_DATA BLOCK_
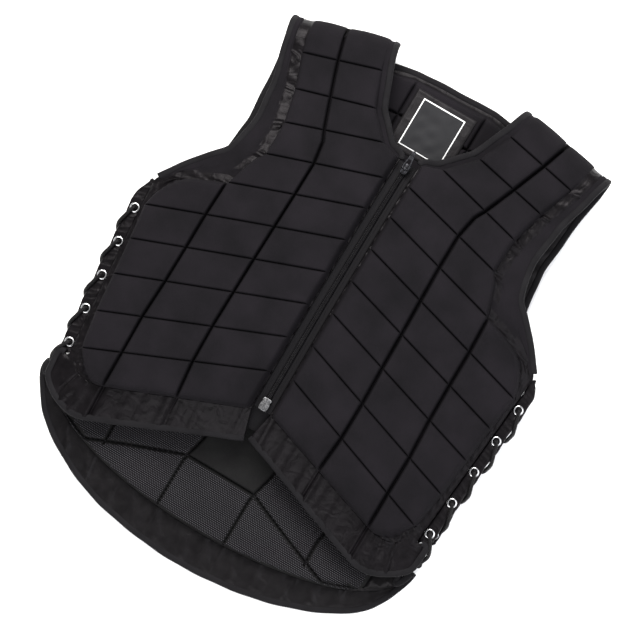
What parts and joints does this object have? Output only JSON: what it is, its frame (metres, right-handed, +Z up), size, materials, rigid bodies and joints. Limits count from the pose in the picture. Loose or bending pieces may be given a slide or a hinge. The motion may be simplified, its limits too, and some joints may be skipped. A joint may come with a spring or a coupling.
{
  "type": "equestrian body protector",
  "caption": "Padded riding vest of foam blocks, with a front zip, laced sides, open neck and armholes and a dropped tail, lying on its back.",
  "frame": {"origin": "on the floor under the middle of the vest, which lies on its back", "axes": "+Z up from the floor through the front, +Y towards the neck, +X towards the wearer's left side"},
  "size_m": [0.5148, 0.6566, 0.1008],
  "materials": {
    "block_cloth": "matt woven nylon over foam, near black",
    "gathered_nylon": "smooth nylon, near black, slightly shiny",
    "binding_tape": "woven tape, near black, satin",
    "lace_cord": "braided black cord",
    "label_cloth": "plain grey satin with a light border",
    "coil_plastic": "black nylon coil",
    "silver_metal": "bright nickel plate",
    "gunmetal": "dark plated zinc"
  },
  "bodies": {
    "vest": {"back_panel": "block_cloth", "front_panel_left": "block_cloth", "neck_binding_front_left": "binding_tape", "arm_binding_front_left": "binding_tape", "arm_binding_back_left": "binding_tape", "hem_binding_left": "binding_tape", "lacing_strip_front_left": "gathered_nylon", "eyelet_front_left_1": "silver_metal", "eyelet_front_left_2": "silver_metal", "eyelet_front_left_3": "silver_metal", "eyelet_front_left_4": "silver_metal", "eyelet_front_left_5": "silver_metal", "lacing_strip_back_left": "gathered_nylon", "eyelet_back_left_1": "silver_metal", "eyelet_back_left_2": "silver_metal", "eyelet_back_left_3": "silver_metal", "eyelet_back_left_4": "silver_metal", "eyelet_back_left_5": "silver_metal", "lace_left": "lace_cord", "lace_knot_left": "lace_cord", "lace_stop_left": "lace_cord", "zip_tape_left": "gathered_nylon", "front_panel_right": "block_cloth", "neck_binding_front_right": "binding_tape", "arm_binding_front_right": "binding_tape", "arm_binding_back_right": "binding_tape", "hem_binding_right": "binding_tape", "lacing_strip_front_right": "gathered_nylon", "eyelet_front_right_1": "silver_metal", "eyelet_front_right_2": "silver_metal", "eyelet_front_right_3": "silver_metal", "eyelet_front_right_4": "silver_metal", "eyelet_front_right_5": "silver_metal", "lacing_strip_back_right": "gathered_nylon", "eyelet_back_right_1": "silver_metal", "eyelet_back_right_2": "silver_metal", "eyelet_back_right_3": "silver_metal", "eyelet_back_right_4": "silver_metal", "eyelet_back_right_5": "silver_metal", "lace_right": "lace_cord", "lace_knot_right": "lace_cord", "lace_stop_right": "lace_cord", "zip_tape_right": "gathered_nylon", "neck_binding_back": "binding_tape", "tail_binding": "binding_tape", "neck_patch": "gathered_nylon", "neck_label": "label_cloth", "zip_coil": "coil_plastic", "zip_box": "silver_metal", "zip_guard": "gathered_nylon", "zip_slider": "gunmetal"},
    "zip_pull": {"zip_pull": "gunmetal"}
  },
  "joints": [
    {"name": "zip_pull_hinge", "type": "hinge", "parent": "vest", "child": "zip_pull", "pos_m": [0, 0.18982, 0.08045], "axis": [1, 0, 0], "range_deg": [0, 165]}
  ]
}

_WHAT TO WORK ON_
Extract the data in full. Keep it word for word.

_REPLY_
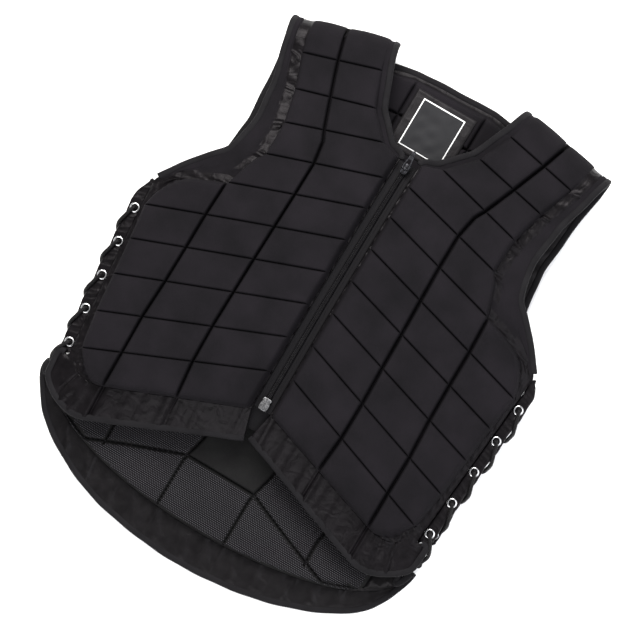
What parts and joints does this object have? Output only JSON: what it is, its frame (metres, right-handed, +Z up), size, materials, rigid bodies and joints. Limits count from the pose in the picture. Loose or bending pieces may be given a slide or a hinge. The motion may be simplified, its limits too, and some joints may be skipped. A joint may come with a spring or a coupling.
{
  "type": "equestrian body protector",
  "caption": "Padded riding vest of foam blocks, with a front zip, laced sides, open neck and armholes and a dropped tail, lying on its back.",
  "frame": {"origin": "on the floor under the middle of the vest, which lies on its back", "axes": "+Z up from the floor through the front, +Y towards the neck, +X towards the wearer's left side"},
  "size_m": [0.5148, 0.6566, 0.1008],
  "materials": {
    "block_cloth": "matt woven nylon over foam, near black",
    "gathered_nylon": "smooth nylon, near black, slightly shiny",
    "binding_tape": "woven tape, near black, satin",
    "lace_cord": "braided black cord",
    "label_cloth": "plain grey satin with a light border",
    "coil_plastic": "black nylon coil",
    "silver_metal": "bright nickel plate",
    "gunmetal": "dark plated zinc"
  },
  "bodies": {
    "vest": {"back_panel": "block_cloth", "front_panel_left": "block_cloth", "neck_binding_front_left": "binding_tape", "arm_binding_front_left": "binding_tape", "arm_binding_back_left": "binding_tape", "hem_binding_left": "binding_tape", "lacing_strip_front_left": "gathered_nylon", "eyelet_front_left_1": "silver_metal", "eyelet_front_left_2": "silver_metal", "eyelet_front_left_3": "silver_metal", "eyelet_front_left_4": "silver_metal", "eyelet_front_left_5": "silver_metal", "lacing_strip_back_left": "gathered_nylon", "eyelet_back_left_1": "silver_metal", "eyelet_back_left_2": "silver_metal", "eyelet_back_left_3": "silver_metal", "eyelet_back_left_4": "silver_metal", "eyelet_back_left_5": "silver_metal", "lace_left": "lace_cord", "lace_knot_left": "lace_cord", "lace_stop_left": "lace_cord", "zip_tape_left": "gathered_nylon", "front_panel_right": "block_cloth", "neck_binding_front_right": "binding_tape", "arm_binding_front_right": "binding_tape", "arm_binding_back_right": "binding_tape", "hem_binding_right": "binding_tape", "lacing_strip_front_right": "gathered_nylon", "eyelet_front_right_1": "silver_metal", "eyelet_front_right_2": "silver_metal", "eyelet_front_right_3": "silver_metal", "eyelet_front_right_4": "silver_metal", "eyelet_front_right_5": "silver_metal", "lacing_strip_back_right": "gathered_nylon", "eyelet_back_right_1": "silver_metal", "eyelet_back_right_2": "silver_metal", "eyelet_back_right_3": "silver_metal", "eyelet_back_right_4": "silver_metal", "eyelet_back_right_5": "silver_metal", "lace_right": "lace_cord", "lace_knot_right": "lace_cord", "lace_stop_right": "lace_cord", "zip_tape_right": "gathered_nylon", "neck_binding_back": "binding_tape", "tail_binding": "binding_tape", "neck_patch": "gathered_nylon", "neck_label": "label_cloth", "zip_coil": "coil_plastic", "zip_box": "silver_metal", "zip_guard": "gathered_nylon", "zip_slider": "gunmetal"},
    "zip_pull": {"zip_pull": "gunmetal"}
  },
  "joints": [
    {"name": "zip_pull_hinge", "type": "hinge", "parent": "vest", "child": "zip_pull", "pos_m": [0, 0.18982, 0.08045], "axis": [1, 0, 0], "range_deg": [0, 165]}
  ]
}